--- Data excerpt ---

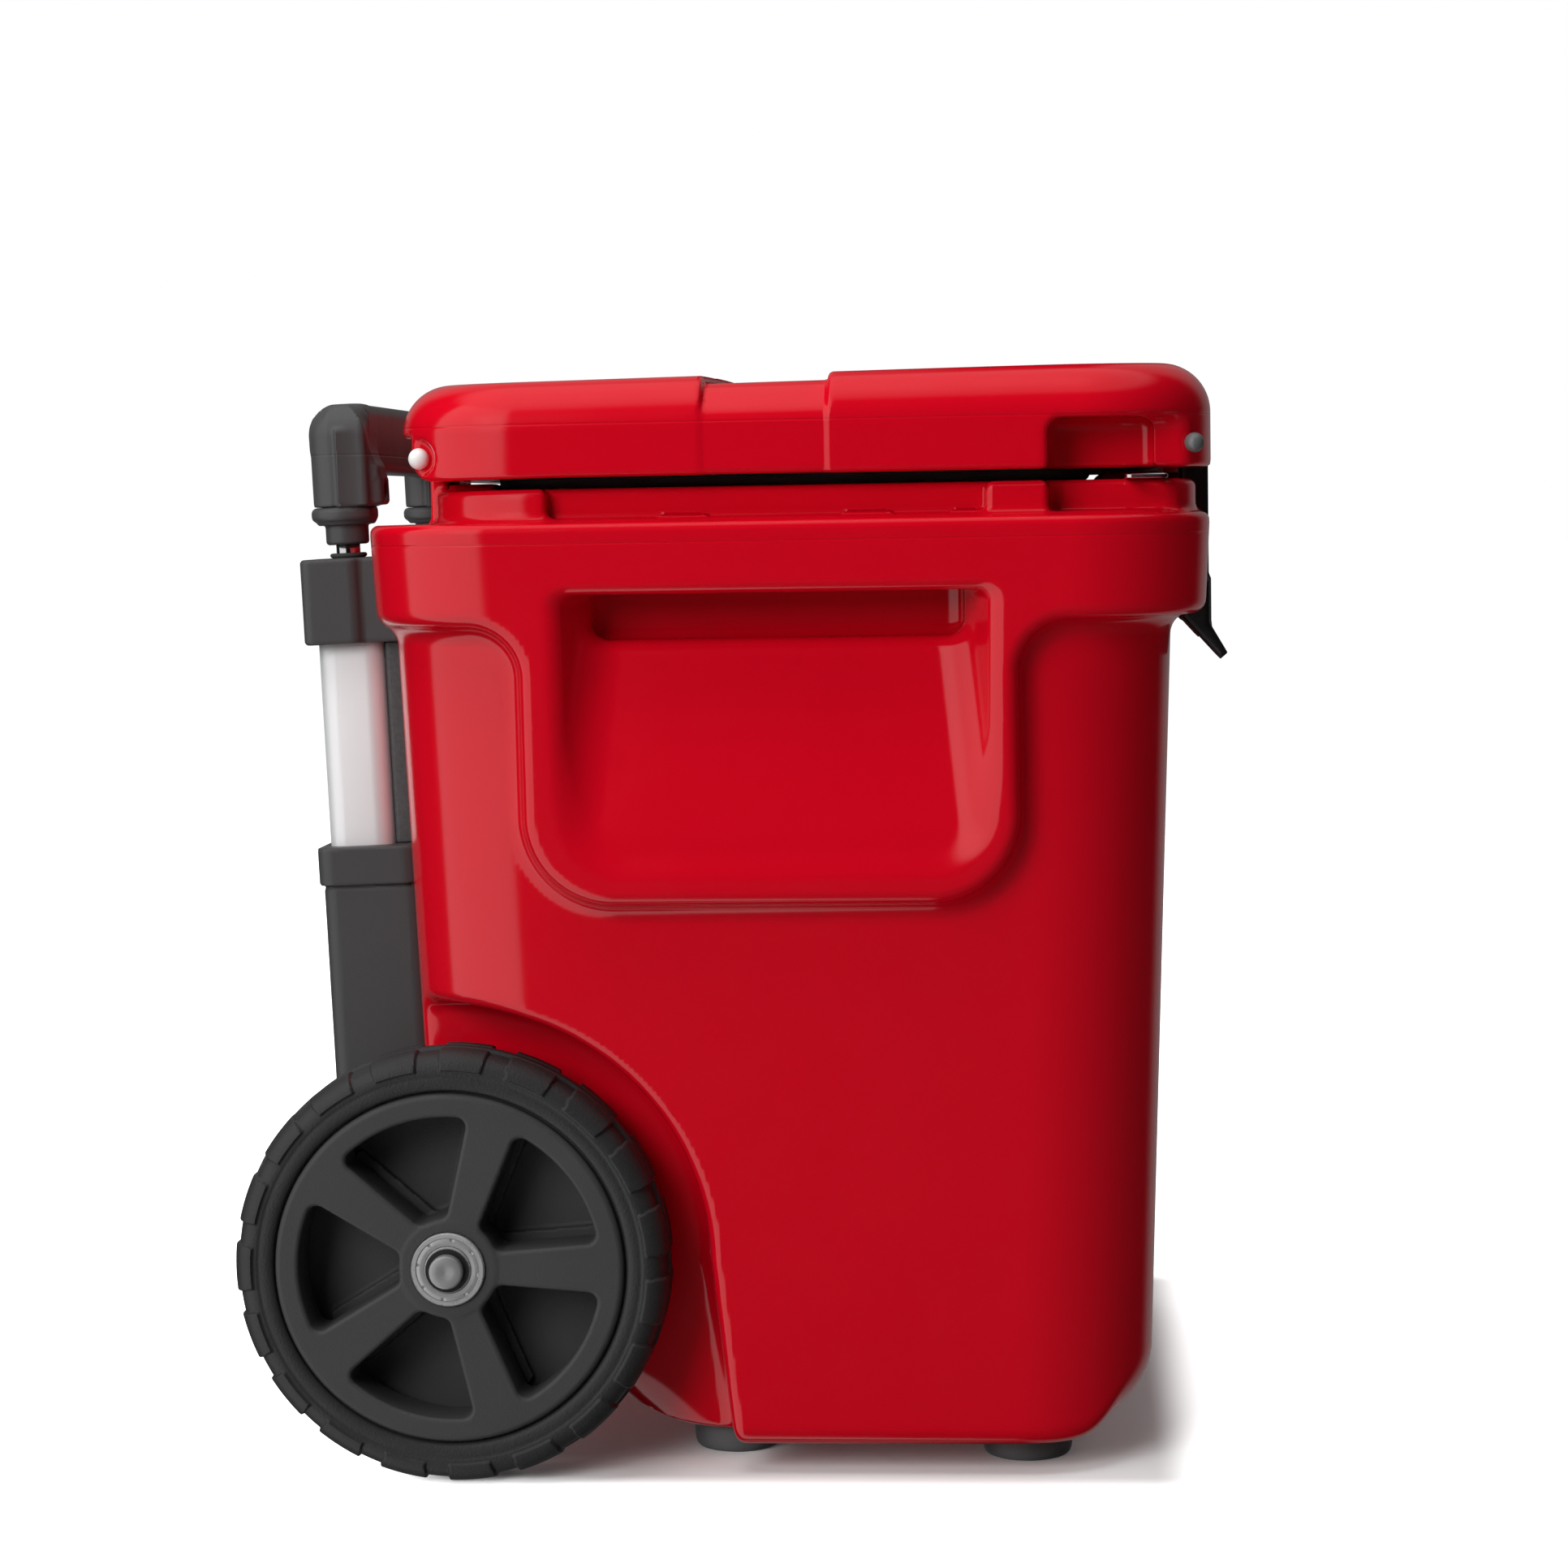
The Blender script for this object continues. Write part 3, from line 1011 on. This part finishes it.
def grip_field(x, y, z):
    px, py, pz = post_frame(x, y, z)
    back = step((py + 8) / 15)
    r = 2.6 + 10 * back
    qx, qy = np.abs(px) - 14.6 + r, np.abs(py - 0.3) - 13.6 + r
    plan = np.minimum(np.maximum(qx, qy), 0) + np.hypot(np.maximum(qx, 0), np.maximum(qy, 0)) - r
    elbow = r_inter(plan, pz - 470.4, 5 + 9.5 * np.maximum(back, step((px + 2) / 14)))
    elbow = r_inter(elbow, 424.65 - pz, 1.0)
    # Web on the lid side, with a sloping flank and a fillet under the bar
    taper = (np.abs(px) - 13.2 + (-py - 8) * 0.42) * 0.92
    front = (-py - 19.0 + 0.36 * np.maximum(pz - 436, 0)) * 0.94
    web = r_inter(r_inter(taper, front, 2), np.abs(pz - 442) - 17.35, 2)
    web = np.maximum(web, py)
    elbow = r_union(elbow, web, 2)
    rb = 5 + 7.5 * back
    qz = np.abs(pz - 455.05) - 15.35 + rb
    qy = np.abs(py - 0.3) - 13.6 + rb
    bar = np.minimum(np.maximum(qz, qy), 0) + np.hypot(np.maximum(qz, 0), np.maximum(qy, 0)) - rb
    bar = np.maximum(bar, px - 4)
    d = r_union(elbow, bar, 1.2 + 7 * step((-py - 7) / 7) * step((447 - pz) / 6))
    hole = r_inter(np.hypot(px, pz - 431) - 4.3, py + 14, 0.5)
    return r_cut(d, hole, 0.7)


skin = surface(grip_field, (-POST_X - 18, 158, 416), (0, 200, 475), 1.3, half=True)
piece("grip_shaped", mesh_of("grip", *skin), grip_plastic, "handle_grip", ("grip",))
head = turn(screw_head(2.0, 3.4, 1.4), at_post(431, -1, -14.4) @ Matrix.Rotation(math.radians(90), 4, "X"))
piece("grip_screw_heads", mesh_of("grip_screws", *both(head), sharp=35), black_steel, "handle_grip",
      ("grip_screws",))

# CAD nodes that stay: small parts with the right shape already
for node, mat in (("axle_sleeve", sleeve_plastic), ("axle_washers", sleeve_plastic),
                  ("axle_clips", black_steel), ("mid_glides", glide_plastic),
                  ("rod_glides", glide_plastic)):
    NODES[node].data.materials.clear()
    NODES[node].data.materials.append(mat)

# ------------------------------------------------------------------ floor, light, camera

# Metres: half the floor's side, and the middle and half sides of the footprint with the dark shadow
FLOOR_HALF, FOOT_MID, FOOT_HALF = 30.0, (0.0, -0.03, 0.0), (0.19, 0.15, 0.0)

floor_mesh = bpy.data.meshes.new("floor")
corners = [(a * FLOOR_HALF, b * FLOOR_HALF, 0) for a, b in ((-1, -1), (1, -1), (1, 1), (-1, 1))]
floor_mesh.from_pydata(corners, [], [(0, 1, 2, 3)])
floor = bpy.data.objects.new("floor", floor_mesh)
bpy.context.scene.collection.objects.link(floor)
floor.visible_glossy = False
floor_mat = bpy.data.materials.new("floor_paper")
floor_mat.use_nodes = True
t = Nodes(floor_mat.node_tree)
coord = t.add("ShaderNodeTexCoord").outputs["Object"]
paper = t.mix(t.noise(coord, 3.0), (0.90, 0.90, 0.90, 1), (0.93, 0.93, 0.93, 1))
direct = t.add("ShaderNodeLightPath").outputs["Is Camera Ray"]
paper = t.mix(direct, (0.40, 0.40, 0.40, 1), paper)
lit = t.add("ShaderNodeBsdfDiffuse", {"Color": paper})
beside = t.add("ShaderNodeVectorMath", {0: coord, 1: FOOT_MID}, operation="SUBTRACT").outputs[0]
beside = t.add("ShaderNodeVectorMath", {0: beside}, operation="ABSOLUTE").outputs[0]
beside = t.add("ShaderNodeVectorMath", {0: beside, 1: FOOT_HALF}, operation="SUBTRACT").outputs[0]
beside = t.add("ShaderNodeVectorMath", {0: beside, 1: (0.0, 0.0, 0.0)}, operation="MAXIMUM").outputs[0]
away = t.add("ShaderNodeVectorMath", {0: beside}, operation="LENGTH").outputs["Value"]
glow = t.add("ShaderNodeEmission", {"Color": (1, 1, 1, 1),
                                    "Strength": t.math("MULTIPLY", direct,
                                                       t.ramp(away, 0.0, 0.03, 0.03, 0.95))})
total = t.add("ShaderNodeAddShader")
t.tree.links.new(lit.outputs[0], total.inputs[0])
t.tree.links.new(glow.outputs[0], total.inputs[1])
t.add("ShaderNodeOutputMaterial", {"Surface": total.outputs[0]})
floor_mesh.materials.append(floor_mat)

scene = bpy.context.scene
scene.view_settings.view_transform = "Standard"
scene.view_settings.look = "None"
world = bpy.data.worlds.new("studio")
scene.world = world
world.use_nodes = True
t = Nodes(world.node_tree)
way = t.add("ShaderNodeSeparateXYZ", {"Vector": t.add("ShaderNodeTexCoord").outputs["Generated"]})
dx, dy, dz = way.outputs
# Azimuth from -X towards +Y, in degrees
az = t.math("MULTIPLY", t.math("ARCTAN2", dy, t.math("MULTIPLY", dx, -1)), 57.2958)
wall = t.math("MULTIPLY", t.ramp(az, 13, 20), t.ramp(az, 86, 90, 1, 0))
wall = t.math("MULTIPLY", wall, t.ramp(dz, 0.75, 0.9, 1, 0))
off = t.math("ABSOLUTE", az)
far = t.math("MULTIPLY", t.ramp(off, 130, 150), t.ramp(off, 172, 179, 1, 0))
far = t.math("MULTIPLY", far, 0.2)
roof = t.math("MULTIPLY", t.ramp(dz, 0.72, 0.86), 0.5)
gloss = t.math("ADD", t.math("MAXIMUM", t.math("MAXIMUM", wall, far), roof), 0.004)
soft = t.math("ADD", t.ramp(dz, -0.2, 1.0, 0.01, 0.10), t.math("MULTIPLY", t.ramp(dy, -1.0, 1.0), 0.05))
path = t.add("ShaderNodeLightPath")
level = t.math("ADD", t.math("MULTIPLY", path.outputs["Is Glossy Ray"], gloss),
               t.math("MULTIPLY", t.math("SUBTRACT", 1.0, path.outputs["Is Glossy Ray"]), soft))
level = t.math("MAXIMUM", level, path.outputs["Is Camera Ray"])
back = t.add("ShaderNodeBackground", {"Color": (1, 1, 1, 1), "Strength": level})
t.add("ShaderNodeOutputWorld", {"Surface": back.outputs[0]})

lo, hi = CAD_BOX
centre = (lo + hi) / 2


def softbox(name, place, width, height, power):
    """An area light at a place from the middle of the chest, in metres, turned towards it."""
    light = bpy.data.lights.new(name, "AREA")
    light.shape, light.size, light.size_y, light.energy = "RECTANGLE", width, height, power
    ob = bpy.data.objects.new(name, light)
    bpy.context.scene.collection.objects.link(ob)
    ob.location = centre + Vector(place)
    ob.rotation_mode = "QUATERNION"
    ob.rotation_quaternion = (-Vector(place)).to_track_quat("-Z", "Y")
    ob.visible_glossy = False
    ob.visible_camera = False


softbox("key", (-2.2, 1.2, 1.1), 1.4, 1.4, 48)
softbox("top", (-0.35, 0.6, 2.4), 1.8, 1.8, 48)
softbox("far_side", (2.2, 0.9, 1.0), 1.5, 1.5, 18)
softbox("front_fill", (1.9, -1.8, 0.9), 1.4, 1.4, 14)

# Camera: its place in metres, its yaw, pitch and roll in degrees from +X, and its lens in millimetres
CAMERA_AT, CAMERA_TURN, CAMERA_LENS = (-1.6859, -0.1455, 0.4202), (4.594, 4.496, -1.018), 80.55
cam = bpy.data.objects.new("camera", bpy.data.cameras.new("camera"))
scene.collection.objects.link(cam)
scene.camera = cam
yaw, pitch, roll = (math.radians(a) for a in CAMERA_TURN)
look = Vector((math.cos(yaw) * math.cos(pitch), math.sin(yaw) * math.cos(pitch), -math.sin(pitch)))
right = Vector((math.sin(yaw), -math.cos(yaw), 0))
up = right.cross(look)
r2 = math.cos(roll) * right + math.sin(roll) * up
u2 = -math.sin(roll) * right + math.cos(roll) * up
m = Matrix((r2, u2, -look)).transposed().to_4x4()
m.translation = CAMERA_AT
cam.matrix_world = m
cam.data.sensor_width = 36
cam.data.lens = CAMERA_LENS
cam.data.clip_start, cam.data.clip_end = 0.05, 100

---

→ The task: Restate, word for word and with nothing added, the lines from the first line of the listing through the one where "return r_cut(d, hole, 0.7)" stands.

→ Response to this task:
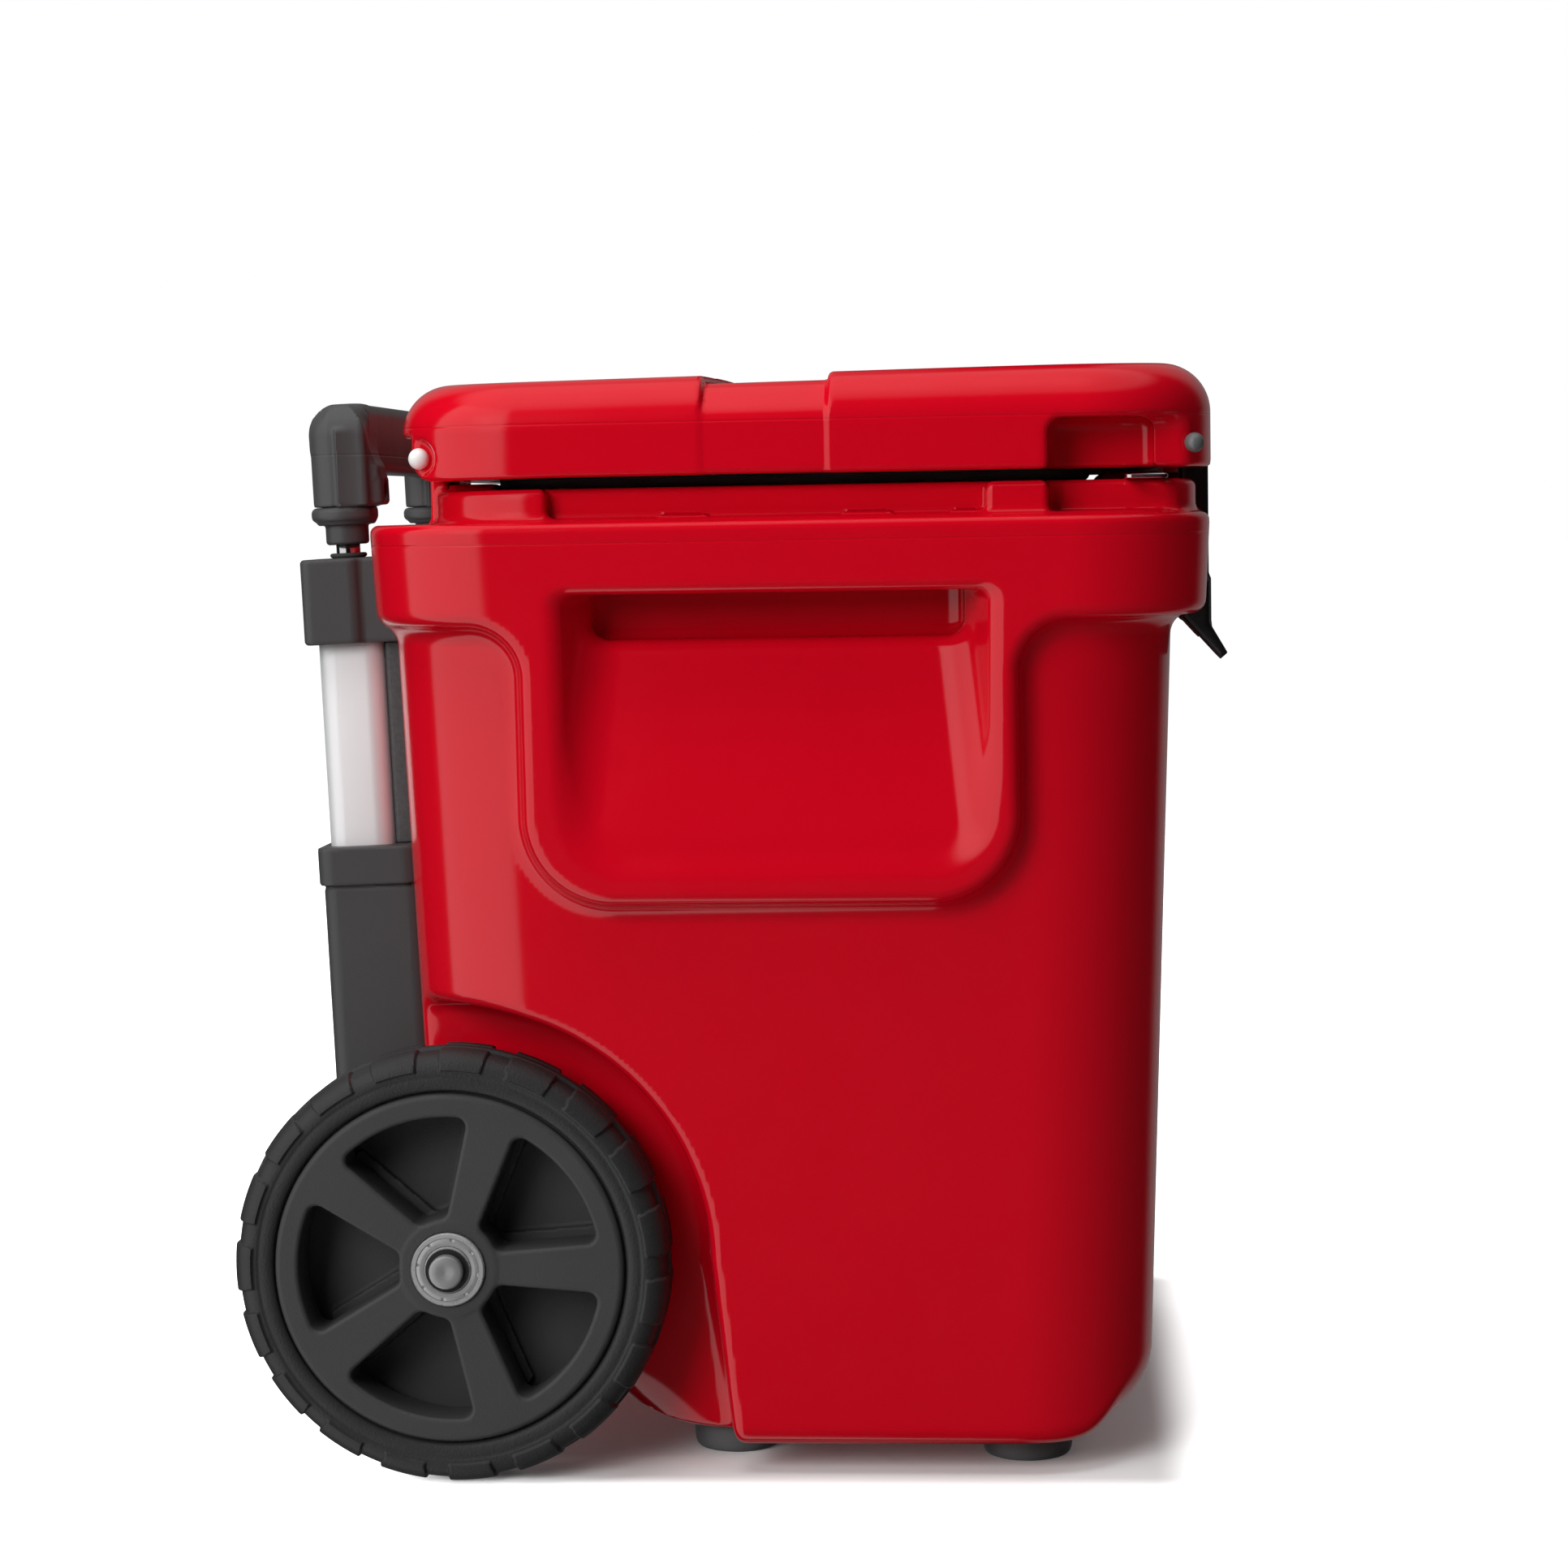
The Blender script for this object continues. Write part 3, from line 1011 on. This part finishes it.
def grip_field(x, y, z):
    px, py, pz = post_frame(x, y, z)
    back = step((py + 8) / 15)
    r = 2.6 + 10 * back
    qx, qy = np.abs(px) - 14.6 + r, np.abs(py - 0.3) - 13.6 + r
    plan = np.minimum(np.maximum(qx, qy), 0) + np.hypot(np.maximum(qx, 0), np.maximum(qy, 0)) - r
    elbow = r_inter(plan, pz - 470.4, 5 + 9.5 * np.maximum(back, step((px + 2) / 14)))
    elbow = r_inter(elbow, 424.65 - pz, 1.0)
    # Web on the lid side, with a sloping flank and a fillet under the bar
    taper = (np.abs(px) - 13.2 + (-py - 8) * 0.42) * 0.92
    front = (-py - 19.0 + 0.36 * np.maximum(pz - 436, 0)) * 0.94
    web = r_inter(r_inter(taper, front, 2), np.abs(pz - 442) - 17.35, 2)
    web = np.maximum(web, py)
    elbow = r_union(elbow, web, 2)
    rb = 5 + 7.5 * back
    qz = np.abs(pz - 455.05) - 15.35 + rb
    qy = np.abs(py - 0.3) - 13.6 + rb
    bar = np.minimum(np.maximum(qz, qy), 0) + np.hypot(np.maximum(qz, 0), np.maximum(qy, 0)) - rb
    bar = np.maximum(bar, px - 4)
    d = r_union(elbow, bar, 1.2 + 7 * step((-py - 7) / 7) * step((447 - pz) / 6))
    hole = r_inter(np.hypot(px, pz - 431) - 4.3, py + 14, 0.5)
    return r_cut(d, hole, 0.7)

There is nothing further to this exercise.